Il s’agissait de mettre en place le plus rapidement possible une solution bas carbone et moins polluante qui ne change pas trop les habitudes en matière de charge utile, rapidité et simplicité de remplissage des réservoirs, et conduite.

Compressé, le gaz naturel nommé « GNC » permet d’assurer des tournées locales et régionales de l’ordre de 500 km sans faire le plein en carburant. Lorsqu’il est exploité à l’état liquide, le GNV, appelé « GNL », offre des rayons d’action supérieurs à 1 000 km, compatibles avec les transports à longue distance.

L’avenir est au biogaz obtenu de la méthanisation de déchets valorisés (ordures ménagères, résidus alimentaires et agricoles). L’économie circulaire qu’il est ainsi possible de mettre en place au niveau local s’illustre par les camions-bennes dont les moteurs sont alimentés avec le bioGNV produit en incinérateur par les ordures collectées.

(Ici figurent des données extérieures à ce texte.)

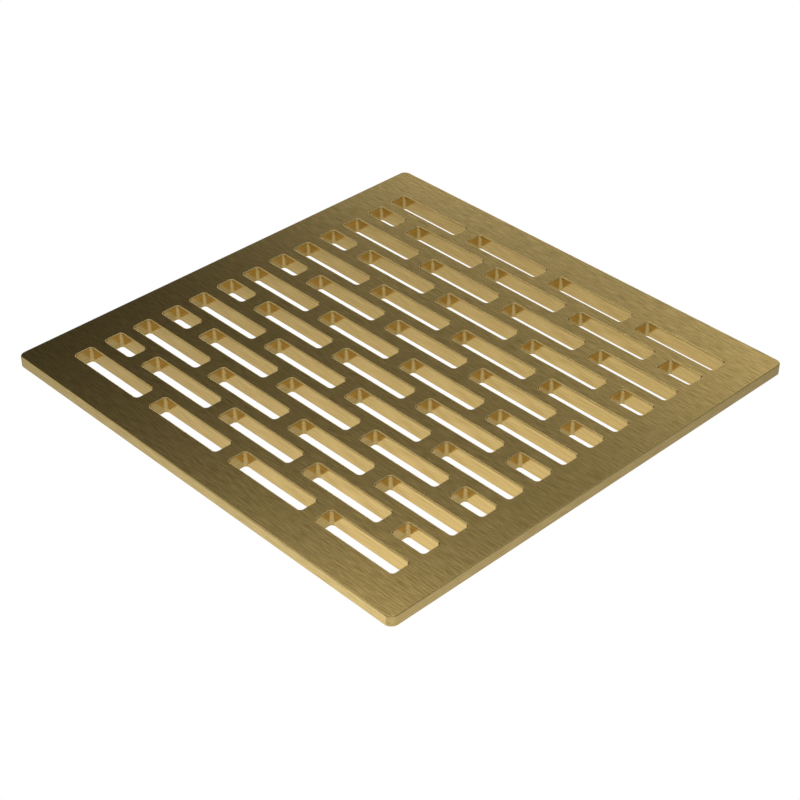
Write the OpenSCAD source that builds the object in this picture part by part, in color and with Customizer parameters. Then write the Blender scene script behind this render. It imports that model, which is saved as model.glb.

Iveco et Scania en leaders

Plusieurs constructeurs de poids lourds sont devenus des spécialistes de la motorisation au gaz naturel. Les transporteurs disposant de flottes GNV citent le plus souvent Iveco et Scania comme étant les marques les plus impliquées à leurs côtés.

Chez le premier, le Stralis joue un peu le rôle de couteau suisse en étant proposé en tracteur routier, porteur et benne à ordures ménagères, aussi bien avec des moteurs GNC que GNL. Il a d’ailleurs été adopté en particulier par la société de transport Jacky Perrenot qui lui a réservé une place de choix dans sa flotte de quelque 600 camions GNV en 2021 pour l’Hexagone.

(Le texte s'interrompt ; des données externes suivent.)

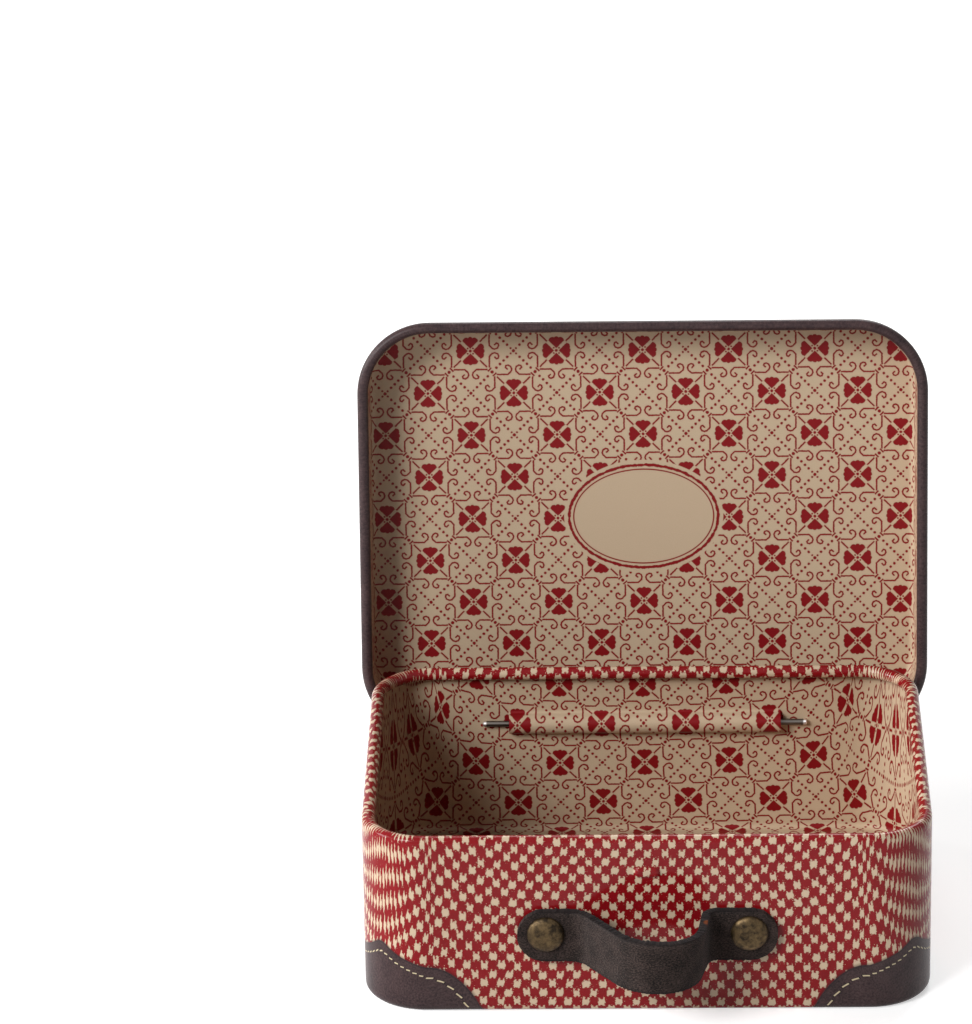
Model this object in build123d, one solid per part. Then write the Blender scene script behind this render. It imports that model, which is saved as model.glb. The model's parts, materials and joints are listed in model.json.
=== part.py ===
"""Miniature tinplate suitcase for a doll, standing open on its bottom.

Two drawn tin trays, joined at the back by a straight steel wire. The lid's sheet is rolled round
the wire as a knuckle, and the knuckle lies in a channel that is pressed into the bottom tray's
back wall. A leather strap is riveted to the front wall as the handle.

Frame, in millimetres: X to the right, Y from the handle to the hinge, Z up. The origin is the
middle of the bottom face. The lid is drawn shut and then turned open on the hinge.
"""
import math
import os

from build123d import *

# Sheet and trays
tin = 0.25
case_width = 90.0
case_depth = 66.0
base_height = 30.4
corner_radius = 10.0
edge_radius = 1.2
base_curl_diameter = 2.1
lid_curl_diameter = 1.8
curl_turn_angle = 300.0

# Lid, as it sits when shut
lid_height = 9.5
lid_side_gap = 0.30
lid_back_gap = 0.15
lid_seat_gap = 0.02
lid_swing_gap = 0.10
open_angle = 100.0

# Hinge
wire_diameter = 1.0
wire_length = 54.0
wire_wall_gap = 0.02
wire_chamfer = 0.15
knuckle_play = 0.03
knuckle_end_gap = 0.30
knuckle_turn_angle = 295.0
knuckle_slope_angle = 45.0
channel_length = 45.2
channel_play = 0.28
stop_gap = 0.03

# Snap dimple under the front rim
latch_length = 4.2
latch_width = 1.8
latch_rise = 0.50
latch_drop = 6.0
latch_draft_angle = 30.0

# Handle
strap_width = 8.6
strap_thickness = 1.2
strap_bulge = 12.2
strap_drop = 0.45
strap_end_reach = 4.5
strap_lift_gap = 2.6
strap_fold_gap = 3.75
handle_height = 14.3
rivet_spacing = 32.0
rivet_cap_diameter = 5.9
rivet_cap_rise = 1.25
rivet_cap_rim = 0.35
rivet_stem_diameter = 2.0
rivet_stem_play = 0.10
rivet_socket_depth = 0.8
rivet_socket_play = 0.02
rivet_head_diameter = 5.6
rivet_head_rise = 0.55
rivet_head_rim = 0.30

# The two ends of the strap's crest, along the rivet spacing and out over the bulge, and the four
# bends of its middle line as shares of the bulge
strap_crest_shares = ((-0.078, 0.91), (0.225, 1.0))
strap_bend_shares = (0.35, 0.60, 0.49, 0.18)

# One overrun serves every cut
overrun = 1.0

# A right angle, in degrees
quarter_turn_angle = 90.0

# Worked out from the sizes above
half_width = case_width / 2
half_depth = case_depth / 2
base_curl_radius = base_curl_diameter / 2
lid_curl_radius = lid_curl_diameter / 2
wire_radius = wire_diameter / 2
lid_face_z = base_height + lid_seat_gap + tin
lid_curl_z = lid_face_z - lid_height + lid_curl_radius

# The wire lies just inside the back wall. Turned open, the lid's rolled rim meets the back wall
# from outside, which sets how far below that rim the wire is.
wire_inset = tin + wire_radius + wire_wall_gap
rim_reach = wire_inset + lid_back_gap + lid_curl_radius
open_turn = math.radians(open_angle)
rim_rise = (lid_curl_radius + wire_inset + stop_gap - rim_reach * math.cos(open_turn)) / math.sin(open_turn)
hinge_y = half_depth - wire_inset
hinge_z = lid_curl_z - rim_rise

# The lid's front wall has to pass the bottom tray's front rim and its dimple on the way down.
front_reach = case_depth - wire_inset
latch_z = base_height - latch_drop
rim_swing = math.hypot(front_reach - base_curl_radius, base_height - base_curl_radius - hinge_z)
rim_swing = rim_swing + base_curl_radius
latch_swing = math.hypot(front_reach + latch_rise, latch_z + latch_width / 2 - hinge_z)
lid_front_gap = max(rim_swing, latch_swing) - front_reach + lid_swing_gap

# The lid's outline, outside its wall
lid_half_width = half_width + lid_side_gap + tin
lid_half_depth = half_depth + (lid_front_gap + lid_back_gap) / 2 + tin
lid_centre_y = (lid_back_gap - lid_front_gap) / 2
lid_corner_radius = corner_radius + lid_side_gap + tin
lid_front_y = lid_centre_y - lid_half_depth

# The channel clears the lid's sheet as it turns.
lid_sheet_reach = wire_inset + lid_back_gap + tin
channel_radius = lid_sheet_reach + channel_play
knuckle_length = channel_length - 2 * knuckle_end_gap


def on_side(centre_y, half_x, half_y, radius, quarter):
    """The start of one side of a rounded rectangle, as a plane: x inwards, y up, z along."""
    along = Vector(1, 0, 0).rotate(Axis.Z, quarter_turn_angle * quarter)
    inward = Vector(0, 1, 0).rotate(Axis.Z, quarter_turn_angle * quarter)
    ahead, aside = (half_x, half_y) if quarter % 2 == 0 else (half_y, half_x)
    start = Vector(0, centre_y, 0) - along * (ahead - radius) - inward * aside
    return Plane(origin=start, x_dir=inward, z_dir=along), 2 * (ahead - radius)


def run_round(section, centre_y, half_x, half_y, radius):
    """The wall that a section makes as it runs round a rounded rectangle."""
    pieces = []
    for quarter in range(4):
        plane, length = on_side(centre_y, half_x, half_y, radius, quarter)
        end = plane.offset(length)
        pivot = Axis(end.origin + end.x_dir * radius, (0, 0, 1))
        pieces.append(extrude(plane * section, amount=length))
        pieces.append(revolve(end * section, axis=pivot, revolution_arc=quarter_turn_angle))
    return Part() + pieces


def plate(centre_y, half_x, half_y, radius, low, high):
    """A flat plate with rounded corners, inset to where the bent edge ends."""
    outline = RectangleRounded(
        2 * (half_x - edge_radius), 2 * (half_y - edge_radius), radius - edge_radius
    )
    return extrude(Pos(0, centre_y, low) * outline, amount=high - low)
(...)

Au catalogue de Scania, c’est le tracteur G 340 qui assure les acheminements à longue distance avec un bloc fonctionnant au gaz naturel liquéfié.

Principaux concurrents

Deux marques concurrencent activement Iveco et Scania. Volvo joue plus particulièrement la carte des transports longues distances avec ses tracteurs routiers FH et FM au GNL. Mercedes a décliné son porteur Actros au GNC. Les constructeurs savent aussi adapter dans un délai raisonnable leurs offres en fonction des besoins de leurs clients.

Du fait de divers projets en France associant une production de biogaz obtenue de déchets ménagers à une flotte de bennes de collecte pouvant fonctionner avec ce produit, les BOM (bennes à ordures ménagères) bénéficient d’une offre assez large. En plus de l’Iveco Stralis déjà cité, et de quelques adaptations maison de la part de Scania, Volvo, Mercedes et Renault ont ainsi décliné respectivement leurs modèles FE, Econic et D Wide.